What we see, once again, is the WYSIATI rule. “You cannot help dealing with the limited information you have as if it were all that there is to know. You build the best story from the information available to you, and if it is a good story, you believe it. Paradoxically, it is easier to construct a coherent story when you know little, when there are fewer pieces to fit into the puzzle. Our comforting conviction that the world makes sense rests on a secure foundation “our almost unlimited ability to ignore our ignorance.”
[Page 200]. Kahneman also refers to the 2008 financial crisis. Many people insist that the crisis was “inevitable.” Kahneman insists that the word “knew” should be removed from our vocabulary when discussing “major events.” Virtually every person who now says they “knew” there would be a crisis did not actually know this. “They now say they knew it because the crisis did in fact happen.… The people who thought there would be a crisis… could not conclusively show it at the time.… What is perverse about the use of know in this context is not that some individuals get credit for precedents that they do not deserve. It is that the language implies that the world is more knowable than it is. It helps perpetuate a pernicious illusion. The core of the illusion is that we believe we understand the past, which implies that the future also should be knowable, but in fact we understand the past less than we believe we do.”
[Page 201]. This problem is, indeed, pernicious because we tend to blame those in positions of power for “good decisions that work out badly and to give them too little credit for successful moves that appear obvious only after the fact. There is a clear outcome bias.” Another reason this hindsight bias is pernicious is that those in positions of authority are driven by bureaucratic solutions and “extreme reluctance to take risks.” It’s pernicious in one other way: those in positions of authority who take crazy gambles and get lucky are “never punished for having taken too much risk.” [Page 204].
How knowable was the future back in the past? About as knowable as it is now. Go ahead and write down some predictions for the next ten years, if you dare. You’ll be wildly inaccurate if you have the courage to be detailed. So many you’ll be tempted to make vague predictions like the laughable “predictions” of astrologers. Perhaps you’d rather assume the role of one of those pompous stock analysts (the one’s you see on TV) who wait to see how the market fared before pinning a simplistic explanation onto the situation (e.g., “Investors were nervous about the European situation,” even though the “European situation” is not raised as an excuse when the market goes up). Everything is so incredibly obvious in hindsight.

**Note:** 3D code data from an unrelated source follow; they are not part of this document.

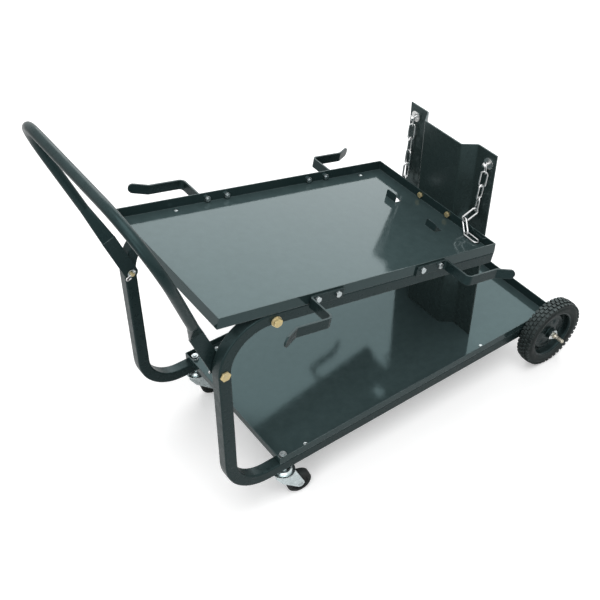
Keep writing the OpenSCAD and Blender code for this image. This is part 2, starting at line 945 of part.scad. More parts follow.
// Each link lies midway between two joints, with its own roll
module chain(joints, rolls) {
    for (i = [0:len(rolls) - 1]) {
        way = unit(joints[i + 1] - joints[i]);
        translate((joints[i] + joints[i + 1]) / 2)
        rotate([0, acos(-way[2]), atan2(-way[1], -way[0])])
        rotate([0, 0, rolls[i] - atan2(-way[1], -way[0])])
        oval_link(link_l, link_w, link_wire);
    }
}

// A chain and the snap link that it hangs from
module hung_chain(joints, rolls) {
    translate([snap_x, 0, snap_z])
    rotate([0, 0, snap_roll])
    oval_link(snap_in_l + 2 * snap_wire, snap_in_w + 2 * snap_wire, snap_wire);
    chain(joints, rolls);
}

module chain_near() {
    color("#b9c0c0")
    placed()
    translate([0, -stud_y, 0])
    hung_chain(near_joints, near_rolls);
}

module chain_far() {
    color("#b9c0c0")
    placed()
    translate([0, stud_y, 0])
    hung_chain(far_joints, far_rolls);
}

// Bolts of the hooks along the tray
function hook_bolt_places() = [front_hook_u, front_hook_u + hook_pitch, rear_hook_u - hook_pitch, rear_hook_u];

// Plan of a hook at the rear of the far side: base on the lip, leg outwards, arm and flared tip
function hook_path(bend_u) = rounded([[bend_u - hook_lead - hook_pitch - hook_base_end, 0], [bend_u, 0],
    [bend_u, hook_reach], [bend_u + hook_arm - hook_flare_l * cos(hook_flare), hook_reach],
    [bend_u + hook_arm, hook_reach + hook_flare_l * sin(hook_flare)]], hook_bend);

module hook() {
    tip = [hook_arm, hook_reach + hook_flare_l * sin(hook_flare)];
    difference() {
        translate([0, frame_w / 2, hook_n - hook_h / 2])
        linear_extrude(hook_h)
        strip(backwards(hook_path(0)), hook_t);
        translate([tip[0], frame_w / 2 + tip[1], hook_n])
        rotate([0, 0, hook_flare])
        translate([-hook_h / 2, -hook_h, 0])
        difference() {
            translate([0, 0, -hook_h])
            cube([2 * hook_h, 2 * hook_h, 2 * hook_h]);
            translate([0, -cut, 0])
            rod_y(hook_h / 2, 2 * hook_h + 2 * cut);
        }
        for (u = [-hook_lead, -hook_lead - hook_pitch]) {
            translate([u, frame_w / 2 - cut, hook_bolt_n])
            rod_y(bolt_d / 2 + fit_gap, hook_t + 2 * cut);
        }
    }
}

// Front hooks point at the handle and rear hooks at the wheels
module rear_hook() {
    in_tray()
    translate([rear_hook_u + hook_lead, 0, 0])
    hook();
}

module front_hook() {
    in_tray()
    translate([front_hook_u - hook_lead, 0, 0])
    mirror([1, 0, 0])
    hook();
}

module hook_front_near() {
    color("#2b3a3a")
    placed()
    mirror([0, 1, 0])
    front_hook();
}

module hook_front_far() {
    color("#2b3a3a")
    placed()
    front_hook();
}

module hook_rear_near() {
    color("#2b3a3a")
    placed()
    mirror([0, 1, 0])
    rear_hook();
}

module hook_rear_far() {
    color("#2b3a3a")
    placed()
    rear_hook();
}

module hook_bolts() {
    color("#9aa3a3")
    placed()
    both_sides()
    in_tray()
    for (u = hook_bolt_places()) {
        translate([u, frame_w / 2 + hook_t, hook_bolt_n])
        rotate([-90, 0, 0])
        bolt(bolt_d, bolt_af, bolt_head_h, hook_t + sheet + nut_h + bolt_past);
    }
}

module hook_nuts() {
    color("#9aa3a3")
    placed()
    both_sides()
    in_tray()
    for (u = hook_bolt_places()) {
        translate([u, frame_w / 2 - sheet, hook_bolt_n])
        rotate([90, 0, 0])
        nut(bolt_d, bolt_af, nut_h);
    }
}

// Axle under the lower rails, drilled for its split pins
washer_out = wheel_y + tyre_w - hub_out + run_gap;
split_y = washer_out + wheel_washer_t + split_wire / 2;
axle_end = split_y + axle_past;

module rear_axle() {
    color("#9aa3a3")
    placed()
    translate([axle_x, 0, tyre_r])
    difference() {
        translate([0, -axle_end, 0])
        rod_y(axle_r, 2 * axle_end);
        for (s = [-1, 1]) {
            translate([-axle_d, s * split_y, 0])
            rod_x(split_wire / 2 + fit_gap, 2 * axle_d);
        }
    }
}

// Straps welded under the rails that hold the axle
module axle_saddles() {
    color("#2b3a3a")
    placed()
    both_sides()
    translate([axle_x, rail_y - saddle_w / 2, tyre_r])
    difference() {
        union() {
            rod_y(axle_r + saddle_t, saddle_w);
            translate([-axle_r - saddle_t + saddle_step, 0, 0])
            cube([axle_d + 2 * saddle_t - 2 * saddle_step, saddle_w, rail_z - tyre_r]);
        }
        translate([0, -cut, 0])
        rod_y(axle_r + fit_gap / 2, saddle_w + 2 * cut);
        translate([-axle_r * mouth_share, -cut, 0])
        cube([axle_d * mouth_share, saddle_w + 2 * cut, axle_d]);
        translate([-axle_r - saddle_t - cut, -cut, rail_z - tyre_r])
        cube([axle_d + 2 * saddle_t + 2 * cut, saddle_w + 2 * cut, axle_d]);
    }
}

// Half outline of the tyre's section, with its width along the second axis
tyre_body_h = tyre_r - tread_h - rim_r;
tyre_outline = [for (p = tyre_section_shares) [rim_r + p[0] * tyre_body_h, p[1] * tyre_w / 2]];

// One row of tread blocks as a toothed ring, flat over each block
module tread_row(r, w, start) {
    half = 180 / blocks * block_share;
    base = tyre_r - 2 * tread_h;
    linear_extrude(w)
    difference() {
        polygon([for (i = [0:blocks - 1]) each
            let (a = start + i * 360 / blocks)
            [base * [cos(a - 180 / blocks * (1 - block_share) - half), sin(a - 180 / blocks * (1 - block_share) - half)],
                base / cos(half) * [cos(a - half), sin(a - half)],
                r / cos(half) * [cos(a - half), sin(a - half)],
                r / cos(half) * [cos(a + half), sin(a + half)],
                base / cos(half) * [cos(a + half), sin(a + half)]]]);
        circle(r = base - 2 * tread_h);
    }
}

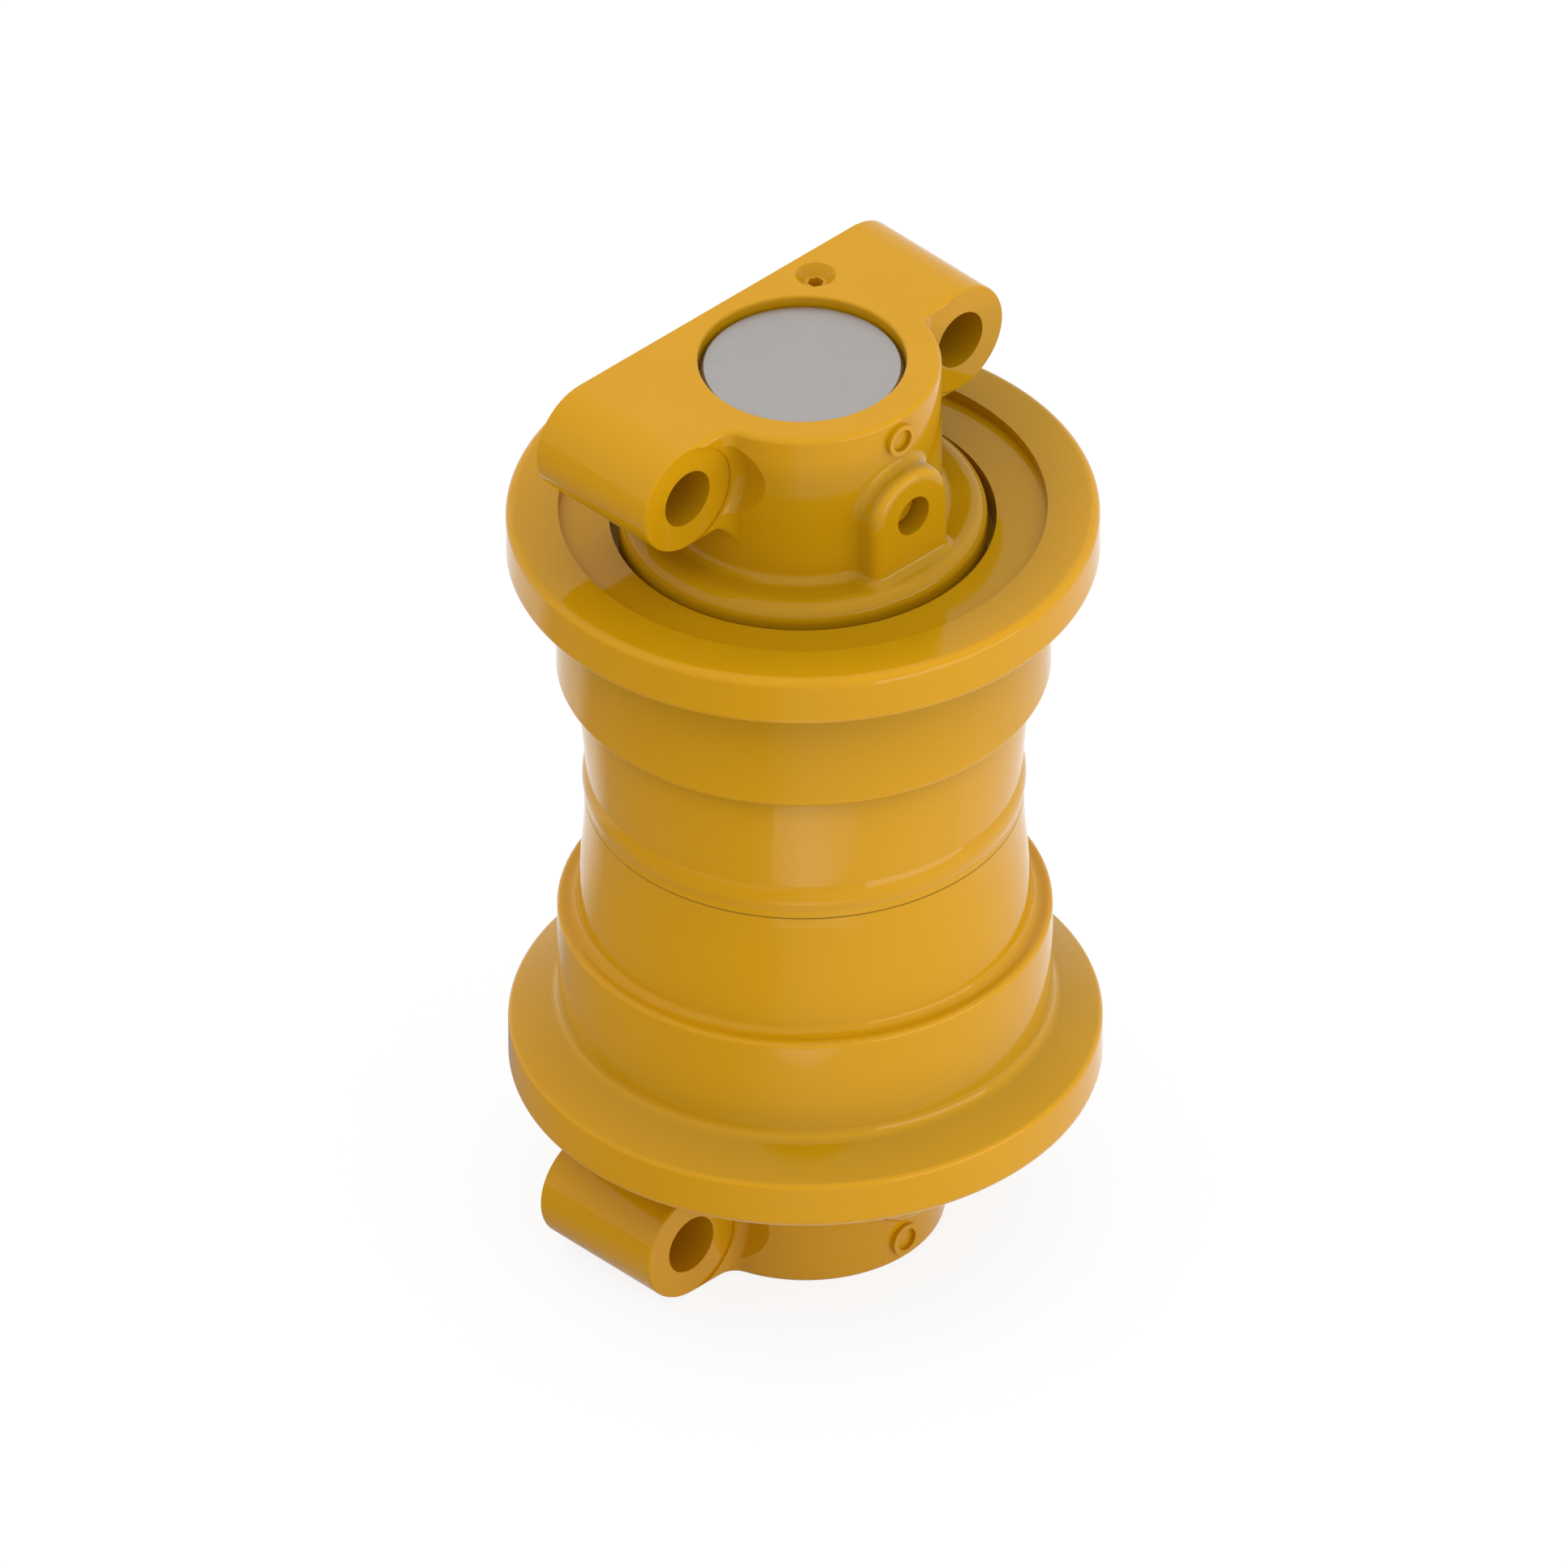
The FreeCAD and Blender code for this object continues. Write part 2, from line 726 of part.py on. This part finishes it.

We are all such excellent Monday Morning Quarterbacks.
Kahneman’s point about the perniciousness of the cognitive fallacy of “the Illusion of Inevitability” is critically important. If only we had a bit more humility about what we knew, that would make us much more likely to be self-critical about what we now know, and that would be a very good thing. Perhaps, then, we would be less likely to assume the role of history-know-it-alls, especially the modern day politicians who are so ready and willing to recklessly plunge us into wars and other dangerous circumstances based upon their fallacious claims that they had a firm grip on reality and the future back in the past.